Fronhausen is a municipality in the south of Marburg-Biedenkopf district in the administrative region of Gießen in Hessen, Germany.

The municipal area stretches along the district's southern boundary in the Lahn valley and its environs between Marburg and Gießen, and borders in the north on the community of Weimar, in the east on the community of Ebsdorfergrund, in the south on the towns of Staufenberg and Lollar, and in the west on the community of Lohra.

It was formed out of seven former communities in the early 1970s as part of Hessen's municipal reforms at that time. The former communities were:

Bellnhausen  
Erbenhausen
Fronhausen
Hassenhausen
Holzhausen
Oberwalgern
Sichertshausen

Politics

Municipal council

Since the last municipal elections held in March 2006, the seats on the municipal council have been distributed thus:

Coat of arms
The civic coat of arms might be described thus: In gules a bend sinister wavy argent; above, a wing argent; below, seven lozenges argent.

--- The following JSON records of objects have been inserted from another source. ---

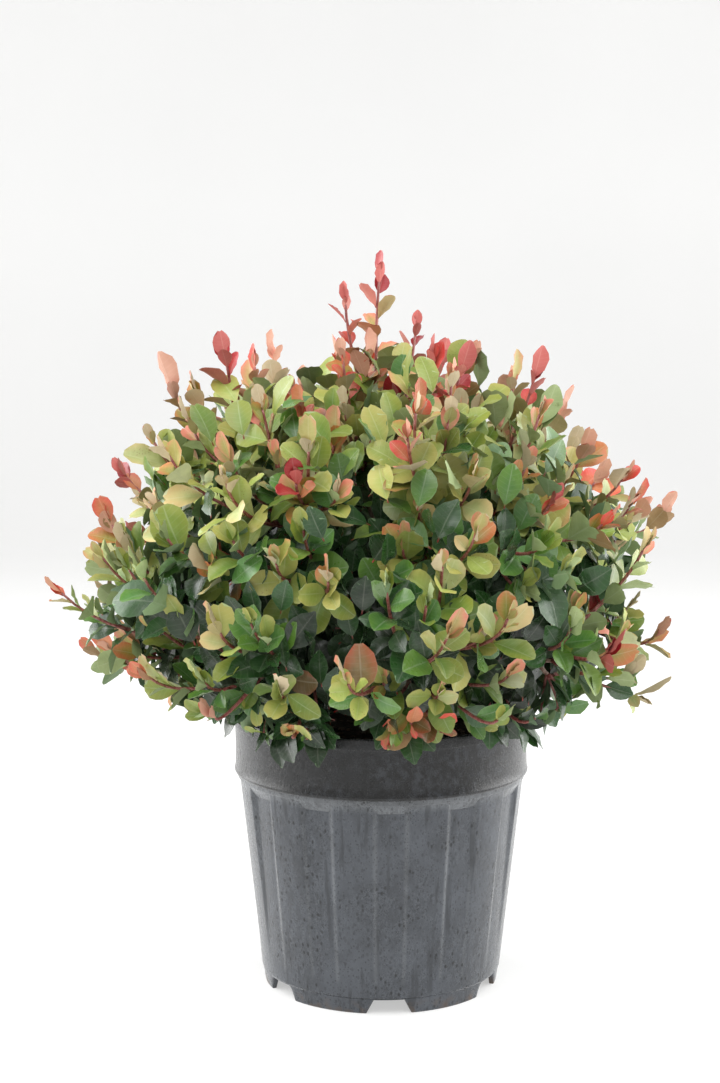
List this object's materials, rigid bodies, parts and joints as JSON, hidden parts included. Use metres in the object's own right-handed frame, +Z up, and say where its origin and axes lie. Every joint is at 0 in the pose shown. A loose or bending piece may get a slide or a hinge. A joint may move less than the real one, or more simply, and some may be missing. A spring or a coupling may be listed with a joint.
{
  "type": "potted little red robin photinia shrub",
  "caption": "Dense young evergreen photinia shrub with red and coral young leaves over green ones, on a short branching stem in a fluted dark grey nursery pot.",
  "frame": {"origin": "middle of the pot's underside, on the pot's axis and on the surface that the pot stands on", "axes": "+Z up the pot's axis towards the top shoot, -Y towards the front that the picture shows, +X to the viewer's right"},
  "size_m": [0.61, 0.5992, 0.6977],
  "materials": {
    "pot_plastic": "satin",
    "peat": "matte",
    "stem_bark": "matte",
    "bough_bark": "satin",
    "young_foliage": "satin",
    "yellow_green_foliage": "satin",
    "dark_green_foliage": "satin"
  },
  "bodies": {
    "root": {"pot": "pot_plastic", "soil": "peat", "stem": "stem_bark", "top_bough": "bough_bark", "upper_1_bough": "bough_bark", "upper_2_bough": "bough_bark", "upper_3_bough": "bough_bark", "upper_4_bough": "bough_bark", "upper_5_bough": "bough_bark", "lower_1_bough": "bough_bark", "lower_2_bough": "bough_bark", "lower_3_bough": "bough_bark", "lower_4_bough": "bough_bark", "lower_5_bough": "bough_bark", "lower_6_bough": "bough_bark", "lower_7_bough": "bough_bark", "lower_8_bough": "bough_bark", "top_foliage": "young_foliage", "upper_1_foliage": "yellow_green_foliage", "upper_2_foliage": "yellow_green_foliage", "upper_3_foliage": "yellow_green_foliage", "upper_4_foliage": "yellow_green_foliage", "upper_5_foliage": "yellow_green_foliage", "lower_1_foliage": "dark_green_foliage", "lower_2_foliage": "dark_green_foliage", "lower_3_foliage": "dark_green_foliage", "lower_4_foliage": "dark_green_foliage", "lower_5_foliage": "dark_green_foliage", "lower_6_foliage": "dark_green_foliage", "lower_7_foliage": "dark_green_foliage", "lower_8_foliage": "dark_green_foliage"}
  },
  "joints": []
}
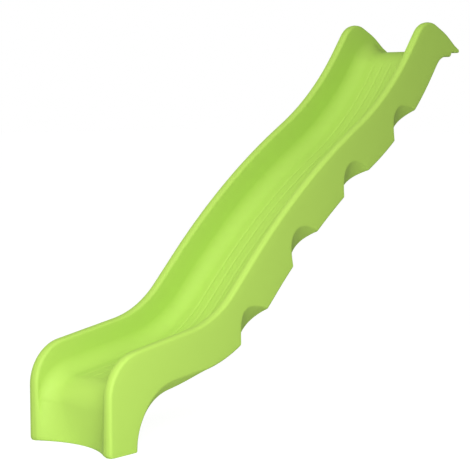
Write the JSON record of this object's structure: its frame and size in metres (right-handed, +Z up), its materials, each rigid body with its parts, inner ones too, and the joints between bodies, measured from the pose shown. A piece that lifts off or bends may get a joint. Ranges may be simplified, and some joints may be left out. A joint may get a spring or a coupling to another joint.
{
  "type": "straight slide",
  "caption": "Straight wave slide in moulded plastic with high rolled side rims, a hollow twin-wall body, a flange that screws to a raised deck and a foot that stands on the ground.",
  "frame": {"origin": "middle of the deck screw holes, on the seat of the deck flange, which is the level of the deck", "axes": "+Y runs up the slide towards the deck, +X is to the right seen from the exit, +Z is up"},
  "size_m": [0.45, 2.2267, 1.6342],
  "materials": {
    "green_plastic": "satin moulded polyethylene",
    "plug_plastic": "satin moulded polyethylene",
    "bush_steel": "satin stainless steel"
  },
  "bodies": {
    "root": {"upper_shell": "green_plastic", "lower_shell": "green_plastic", "sole_plate": "green_plastic", "deck_bushes": "bush_steel", "vent_plugs": "plug_plastic"}
  },
  "joints": []
}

The arms were chosen from many proposals put forth after the greater community was formed. The bend sinister (the band) stands for the river Lahn, which flows through the community. The wing comes from the historic Fronhausen reeves' arms, and the lozenges from the Stewards (Schenken) of Schweinsberg, who were formerly the local nobility; the number of lozenges – seven – also represents the number of constituent communities.

Transport links
In the community are a connection with the four-lane Federal Highway (Bundesstraße) B 3, and a stop on the Main-Weser railway, with regional and regional express service.

Partnerships
  Sonchamp, France
  Clairefontaine-en-Yvelines, France
  La Celle-les-Bordes, France

All these partner communities are near Rambouillet.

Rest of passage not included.